Papers

Romps and Öktem, Observing clouds in 4D with multiview stereophotogrammetry, BAMS, 2018

Paper

PDF

BibTeX

DOI

Description

Shallow cumulus clouds play a large role in Earth's current radiation balance, and their response to global warming makes a large and uncertain contribution to Earth's climate sensitivity. To develop accurate theories and parameterizations of shallow cloud cover, we need measurements of clouds' horizontal dimensions, their elevations, their depths, the rate at which they are created, the rate at which they dissipate, and how all of these factors vary with changes to the large-scale environment. Only observations that are high-resolution relative to individual clouds in all four dimensions (space and time) can provide these needed data.

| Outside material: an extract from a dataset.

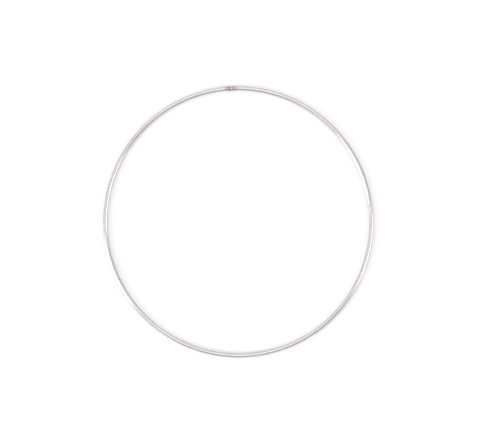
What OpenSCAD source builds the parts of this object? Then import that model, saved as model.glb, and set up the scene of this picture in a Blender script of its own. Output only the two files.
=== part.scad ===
// Wreath frame: a round hoop of plated steel wire, closed by one butt weld.
// Millimetres. The origin is the hoop's centre, on the plane that the hoop lies on.
// +Z is the hoop's axis, and +Y points from the centre to the weld.

/* [Hoop] */
// Outside diameter of the hoop
hoop_d = 200; // [80:5:400]
// Diameter of the wire
wire_d = 3; // [2:0.1:6]

/* [Weld] */
// Width of the weld, measured along the wire
weld_w = 0.9; // [0.5:0.05:1.5]
// How far the weld's collar stands out past the wire, inwards and outwards
collar_h = 0.18; // [0.12:0.01:0.4]
// Width of the collar's crown, as a share of the weld's width
crown_share = 0.4; // [0.2:0.05:0.8]

/* [Swollen wire ends] */
// Length of the stretch next to the weld that tapers down to the plain wire
swell_l = 2.4; // [1.5:0.1:4]
// How far the wire's end stands out past the plain wire, at the weld
swell_h = 0.08; // [0.07:0.01:0.11]
// How far the trimmed top and bottom of the swelling lie inside the wire's own
trim_h = 0.03; // [0.02:0.01:0.06]

/* [Hidden] */
$fn = 96;

wire_r = wire_d / 2;
ring_r = hoop_d / 2 - wire_r;
weld_half = weld_w / 2;

// The taper is straight while the wire bends away from it, so its thin end is
// sunk by that bend and a little more, and comes out buried all round.
swell_far = weld_half + swell_l;
bend_drop = ring_r - sqrt(ring_r * ring_r - swell_far * swell_far);
taper_sink = 0.1;
swell_end_r = wire_r - bend_drop - taper_sink;

// Longer than the weld is wide on either side, for clean cuts
cut_size = 4 * wire_d;

// Moves its children to the middle of the weld, on the wire's centre line
module at_weld() {
    translate([0, ring_r, wire_r]) children();
}

// Turns its children from the Z axis to the X axis, which the wire runs along there
module along_wire() {
    rotate([0, 90, 0]) children();
}

// Everything between two level planes, each this far inside the wire's top and bottom
module level_slab(inset) {
    cube([cut_size, cut_size, wire_d - 2 * inset], center = true);
}

// The bent wire as a closed ring
module full_ring() {
    translate([0, 0, wire_r])
        rotate_extrude()
            translate([ring_r, 0])
                circle(r = wire_r);
}

// The gap between the wire's two square-cut ends, which the weld fills
module weld_gap() {
    at_weld() cube([weld_w, cut_size, cut_size], center = true);
}

// The thickened end of the wire on one side of the weld: side is 1 or -1
module swollen_end(side) {
    at_weld() intersection() {
        rotate([0, side * 90, 0])
            translate([0, 0, weld_half])
                cylinder(h = swell_l, r1 = wire_r + swell_h, r2 = swell_end_r);
        level_slab(trim_h);
    }
}

// The whole length of wire, with both its ends
module hoop_wire() {
    color("silver") union() {
        difference() {
            full_ring();
            weld_gap();
        }
        for (side = [-1, 1]) swollen_end(side);
    }
}

// The weld: a barrel with sloped shoulders, trimmed level with the wire's top and bottom
module butt_weld() {
    edge_r = wire_r + swell_h;
    crown_r = wire_r + collar_h;
    crown_half = weld_half * crown_share;
    color("rosybrown") at_weld() intersection() {
        along_wire() rotate_extrude() polygon([
            [0, -weld_half],
            [edge_r, -weld_half],
            [crown_r, -crown_half],
            [crown_r, crown_half],
            [edge_r, weld_half],
            [0, weld_half],
        ]);
        level_slab(0);
    }
}

hoop_wire();
butt_weld();
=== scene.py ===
"""Wreath frame: a hoop of plated steel wire, closed by one butt weld, lying on a white table.

The hoop's centre is the origin, it lies on z = 0, and its weld is at +Y. Lengths are metres.
"""

import math

import bpy
import numpy as np
from mathutils import Matrix, Vector, noise


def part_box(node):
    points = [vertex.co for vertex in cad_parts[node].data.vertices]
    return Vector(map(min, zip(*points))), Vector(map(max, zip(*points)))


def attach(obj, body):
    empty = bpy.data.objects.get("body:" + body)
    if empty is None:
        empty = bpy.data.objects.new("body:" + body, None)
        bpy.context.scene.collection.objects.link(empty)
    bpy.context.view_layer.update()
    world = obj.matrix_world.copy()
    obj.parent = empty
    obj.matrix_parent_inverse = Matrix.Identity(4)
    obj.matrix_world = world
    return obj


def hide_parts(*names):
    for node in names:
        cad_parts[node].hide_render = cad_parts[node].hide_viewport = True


MM = 0.001

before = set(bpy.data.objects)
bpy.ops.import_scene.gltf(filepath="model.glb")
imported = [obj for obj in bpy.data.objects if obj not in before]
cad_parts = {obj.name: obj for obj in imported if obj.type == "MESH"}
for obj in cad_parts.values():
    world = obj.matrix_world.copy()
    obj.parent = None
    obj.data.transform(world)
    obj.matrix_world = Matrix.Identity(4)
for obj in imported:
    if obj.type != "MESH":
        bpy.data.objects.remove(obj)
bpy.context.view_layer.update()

# ---- Sizes, read from the frame ----
weld_lo, weld_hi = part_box("butt_weld")
wire_lo, wire_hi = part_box("hoop_wire")
wire_d = wire_hi.z - wire_lo.z
wire_r = wire_d / 2
ring_r = -wire_lo.y - wire_r
weld_half = (weld_hi.x - weld_lo.x) / 2
collar_h = weld_hi.y - (ring_r + wire_r)
swell_h = wire_hi.y - (ring_r + wire_r)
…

Towards this end, we have installed a ring of cameras around the Southern Great Plains (SGP) Atmospheric Radiation Measurement (ARM) site in Oklahoma. Six digital cameras are situated in pairs at a distance of 6 kilometers from the site and with a spacing of 500 meters between cameras in a pair. These pairs of cameras provide stereoscopic views of shallow clouds from all sides; when these data are combined, they allow for a complete stereo reconstruction. The result, called the Clouds Optically Gridded by Stereo (COGS) product, is a 4D grid of cloudiness covering a 6 km x 6 km x 6 km cube at a spatial resolution of 50 meters and a temporal resolution of 20 seconds. This provides an unprecedented set of data on the sizes, lifetimes, and lifecycles of shallow clouds.

Snapshot of the COGS 4D reconstruction of clouds over a 6-km-wide square domain centered on the SGP Central Facility.